There are many tools to do RPCs (Thrift, gRPC). gRPC builds on HTTP. When every we make a call, we make an HTTP POST request. The return value is returned through an HTTP response.

Serialization/Deserialization (Protobufs)

How do we represent arguments and return values as bytes in a request/response body? Serialization is converting various types into bytes. Deserialization converts bytes to various types. The challenge is that every language has different types and we want cross-languages calls. gRPC uses Google’s Protocol Buffers provide a uniform type system. The other challenge is that different CPUs order bytes differently. Some CPUs have big-endian, and some have little-endian. Protobufs help us to deal with this.

For computational efficiency, int32 uses 4 bytes during computation. For space efficiency, smaller numbers in int32 uses fewer bytes (4 bytes is max). This reduces network traffic.

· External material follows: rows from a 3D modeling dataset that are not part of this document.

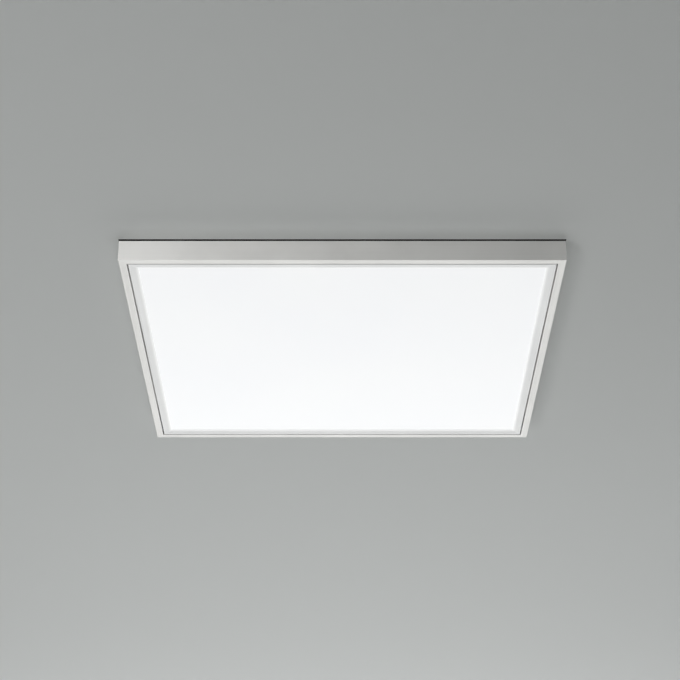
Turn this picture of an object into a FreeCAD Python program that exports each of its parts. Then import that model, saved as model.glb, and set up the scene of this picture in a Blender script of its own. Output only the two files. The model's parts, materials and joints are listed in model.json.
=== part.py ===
import FreeCAD, Part
import os
import re
from math import pi
import Sketcher

# Square flush mount ceiling light with an edge-lit LED panel.
# An anodised surface frame of four mitred rails is screwed to the ceiling.  The LED panel
# hangs in it on two hidden pivots at the rear and is held shut at the front by magnets.
# Millimetres, +Z up, origin in the ceiling plane over the middle of the light.
# The front is -Y.  "Level" in a name is a height above the lit face, which is local z = 0.

doc = FreeCAD.newDocument("ceiling_light")
sheet = doc.addObject("Spreadsheet::Sheet", "sizes")

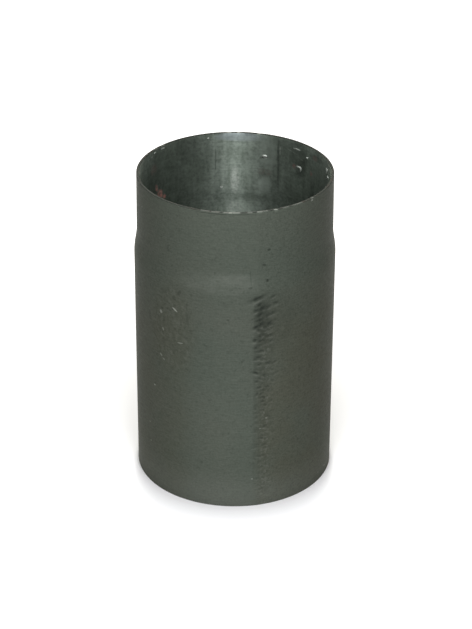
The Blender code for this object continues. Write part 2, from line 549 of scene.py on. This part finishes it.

This is called variable-length encoding.

gRPC

Proto file:

syntax = "proto3";

service Calc {
  rpc Mult(MultReq) returns (MultResp);
}

message MultReq {
  int32 x = 1;
  int32 y = 2;
}

message MultResp {
  int32 result = 1;
}

Generate code

python3 -m grpc_tools.protoc -I=. --python_out=. --grpc_python_out=. XXXX.proto

Server file

import grpc
from concurrent import futures
import math_pb2_grpc
import math_pb2

class Calc(math_pb2_grpc.CalcServicer):
    def Mult(self, request, context):
        print(request)
        result = request.x * request.y
        return math_pb2.MultResp(result=result)

server = grpc.server(futures.ThreadPoolExecutor(max_workers=10), options=[("grpc.so_reuseport", 0)])

math_pb2_grpc.add_CalcServicer_to_server(Calc(), server)

server.add_insecure_port('localhost:5444')
server.start()
print("Listening to port 5444...")
server.wait_for_termination()

Client file

import grpc
import math_pb2
import math_pb2_grpc

channel = grpc.insecure_channel("localhost:5444")
stub = math_pb2_grpc.CalcStub(channel)

response = stub.Mult(math_pb2.MultReq(x=3, y=4))
print(response)